Empower Oversight, representing IRS agents in the Hunter Biden case, has raised concerns about the move, calling it an “unconstitutional” power grab.

The group argues that only Congress has the authority to enact such changes due to a 1986 law prohibiting background checks for private firearm sales.

“Such an expansive rule that treats all private citizens the same as federal firearms licensees would circumvent the separation of powers in the Constitution, which grants ‘all legislative Powers’ to Congress while requiring that the President ‘take Care that the Laws be faithfully executed,’” Empower Oversight’s letter read.

They also highlighted potential confrontations between ATF agents and private citizens, citing past incidents.

“To the extent such a rule prevents the private sale of firearms, it would also clearly violate the Second Amendment to the United States Constitution, which declares that ‘the right of the people to keep and bear Arms, shall not be infringed,’” the letter added.

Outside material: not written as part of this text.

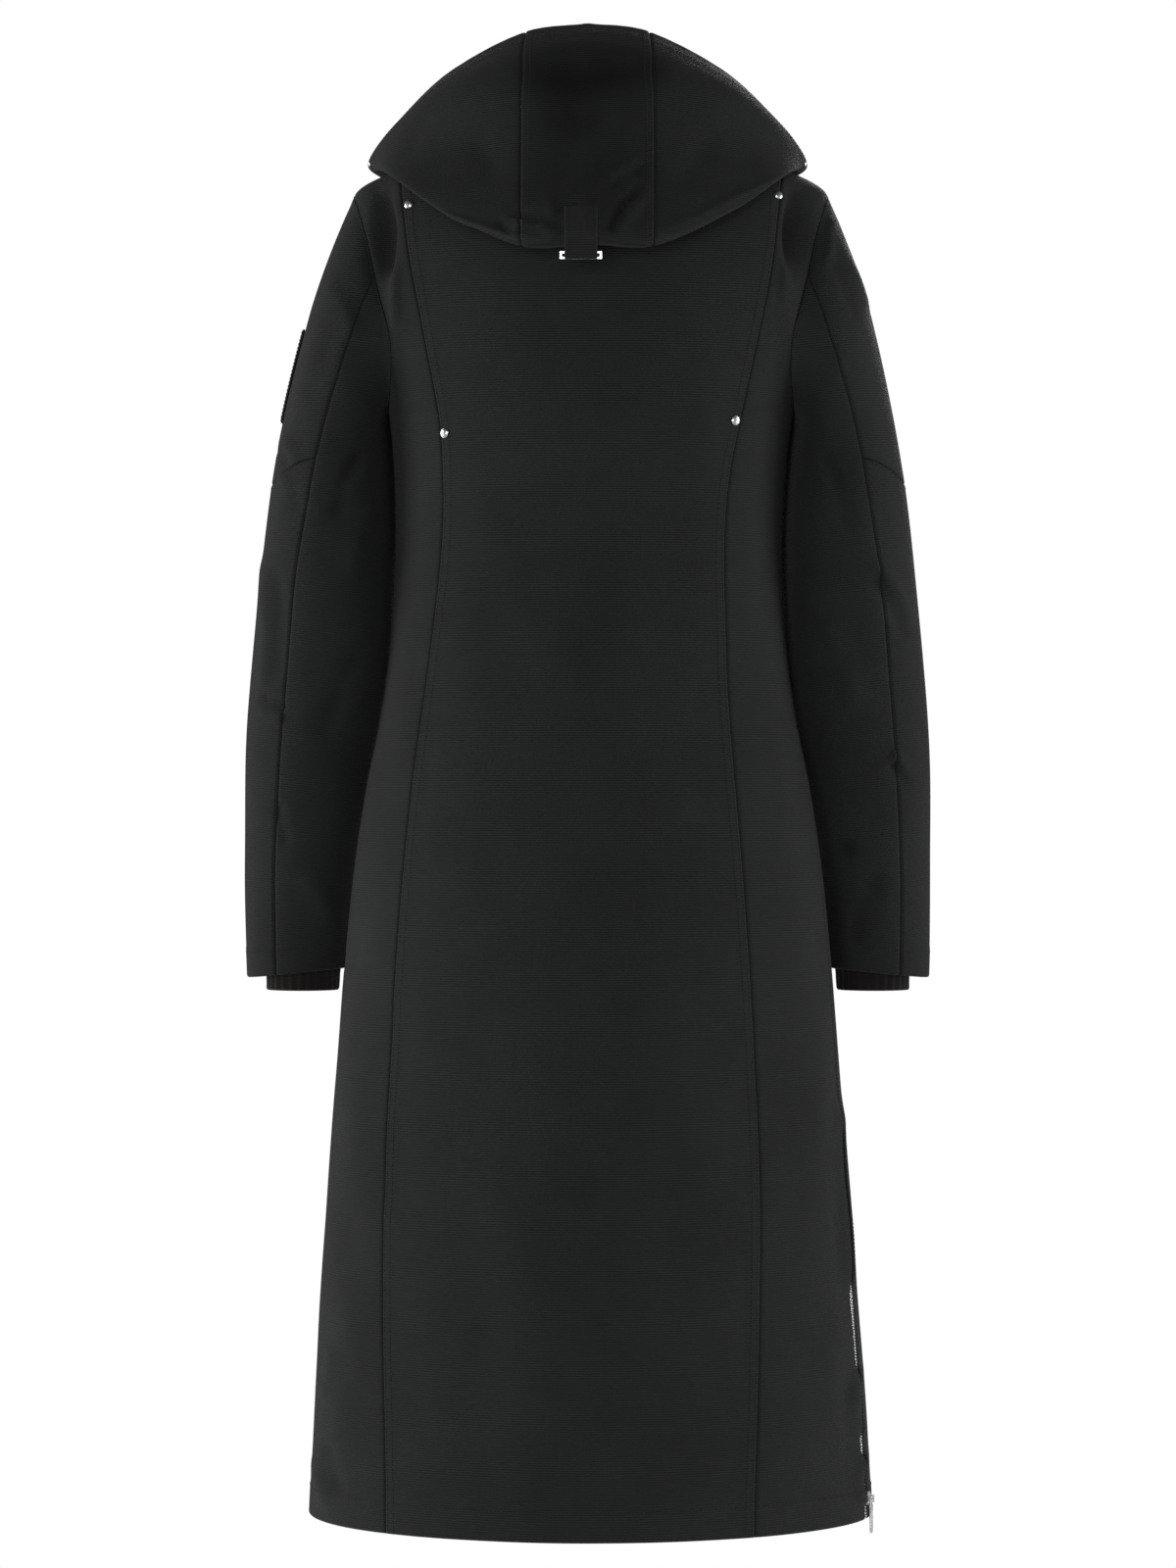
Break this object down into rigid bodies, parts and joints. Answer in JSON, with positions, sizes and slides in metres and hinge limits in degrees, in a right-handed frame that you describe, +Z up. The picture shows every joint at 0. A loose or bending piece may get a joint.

“The lessons of the Ruby Ridge and Waco standoffs should make clear that attempting to enforce such an expansive regulation could endanger countless ATF field agents who are forced to serve as the face of the Biden Administration in going after private firearms owners for constitutionally-protected firearms sales,” the letter said.

Gun sales have surged amid concerns about rising crime and terrorism threats.

President Biden’s executive order and subsequent ATF proposed rule have raised concerns among Second Amendment advocates, leading to worries about mandating registration as a Federal Firearms Licensee (FFL) for any private individual selling even a single firearm online.